While details on the meeting are still being worked out, it likely will occur Wednesday afternoon and would include a briefing on border security from Homeland Security Department officials, the sources said.
The meeting would come as negotiations to re-open about a quarter of the federal government have been frozen for nearly two weeks, and just one day before Democrats take over as the majority party in the House. Compromise proposals, to the extent they existed in the first place, have not been traded or even discussed in recent days as both sides settled into their respective positions.
Nancy Pelosi, the presumptive incoming House speaker, and Senate Minority Leader Chuck Schumer have laid out their proposals to end the shutdown, which the House is expected to pass just hours after the new Congress is sworn in. The plan includes packaging six bipartisan full Senate appropriations bills together and then separately moving a stopgap measure to fund the Department of Homeland Security until February 8 -- the bill at the core of the border wall fight. The short-term proposal would maintain the current border security funding level of $1.3 billion, which can be used for fencing and border barrier repairs.

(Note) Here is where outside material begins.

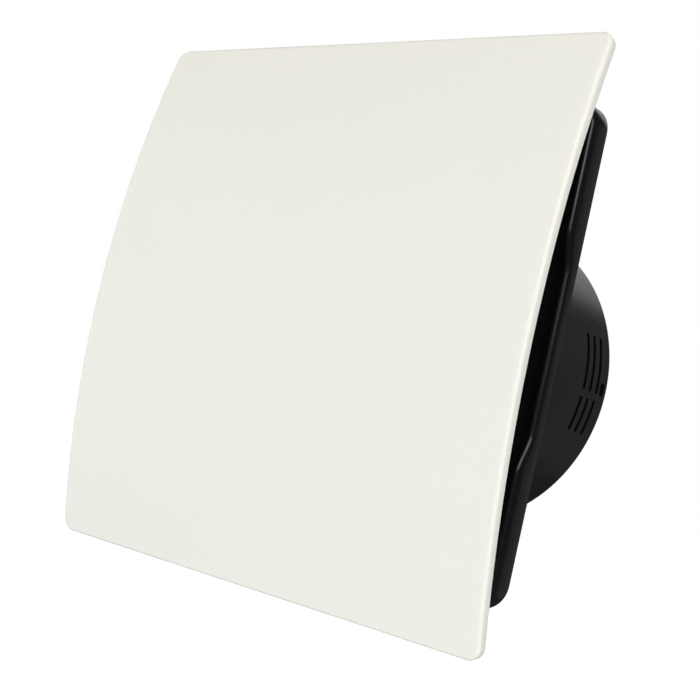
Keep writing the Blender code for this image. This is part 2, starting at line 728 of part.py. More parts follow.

That proposal has already been rejected by Trump, who tweeted Tuesday: "The Democrats, much as I suspected, have allocated no money for a new Wall. So imaginative! The problem is, without a Wall there can be no real Border Security - and our Country must finally have a Strong and Secure Southern Border!"
Senate Majority Leader Mitch McConnell has made clear that he will not move forward on any measure that doesn't have the President's sign-off, leaving a pathway out of the shutdown -- short of one side suddenly moving off its current position -- elusive.